• Records:

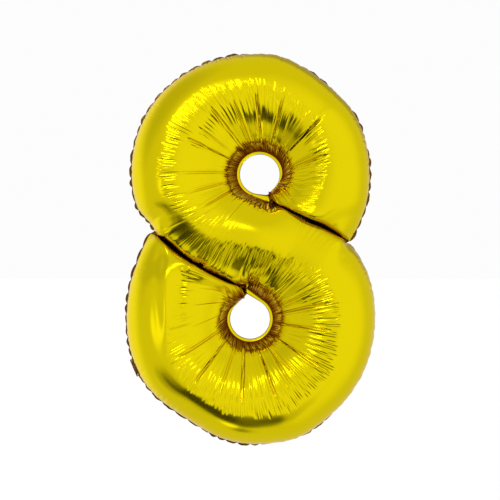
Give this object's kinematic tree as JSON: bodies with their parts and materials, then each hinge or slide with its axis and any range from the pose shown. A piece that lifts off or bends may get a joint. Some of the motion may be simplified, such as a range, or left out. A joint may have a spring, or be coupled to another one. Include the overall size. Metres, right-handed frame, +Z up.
{
  "type": "foil number balloon",
  "caption": "Inflated metallised-film balloon shaped as the figure eight: front and rear panels, weld bands, self-sealing valve and a hinged fill tail.",
  "frame": {"origin": "centre of the overall box, on the weld plane between the front and rear panels", "axes": "+Z up the figure, +X to the right seen from the front, -Y is the front face"},
  "size_m": [0.5579, 0.1632, 0.86],
  "materials": {
    "foil": "mirror-like lemon-gold metallised film",
    "foil_weld": "satin lemon-gold film, both layers fused flat",
    "valve_film": "clear to milky polyethylene film",
    "release_print": "thin heat-proof print"
  },
  "bodies": {
    "balloon": {"front_film": "foil", "rear_film": "foil", "perimeter_weld": "foil_weld", "upper_eye_weld": "foil_weld", "lower_eye_weld": "foil_weld", "upper_cross_weld": "foil_weld", "lower_cross_weld": "foil_weld", "valve_front_film": "valve_film", "valve_rear_film": "valve_film", "valve_release_print": "release_print"},
    "tail": {"tail_front_layer": "foil", "tail_rear_layer": "foil", "tail_upper_side_weld": "foil_weld", "tail_lower_side_weld": "foil_weld", "tail_ear_weld": "foil_weld", "tail_valve_sleeve": "valve_film"}
  },
  "joints": [
    {"name": "tail_fold", "type": "hinge", "parent": "balloon", "child": "tail", "pos_m": [-0.25516, 0, -0.25931], "axis": [-0.3907, 0, 0.9205], "range_deg": [0, 150]}
  ]
}
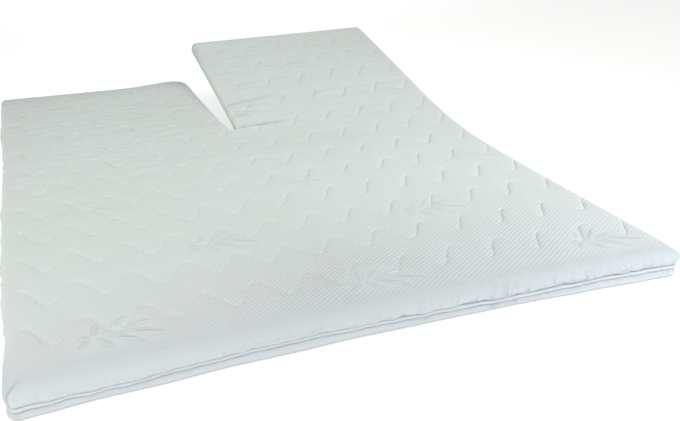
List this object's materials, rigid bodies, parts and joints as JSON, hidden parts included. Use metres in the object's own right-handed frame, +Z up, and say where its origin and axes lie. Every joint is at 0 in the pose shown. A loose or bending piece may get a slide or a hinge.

• Problem to work on:
For the entries shown above, give the number of lines that include the word "joints", without any other text.

• Finished task:
2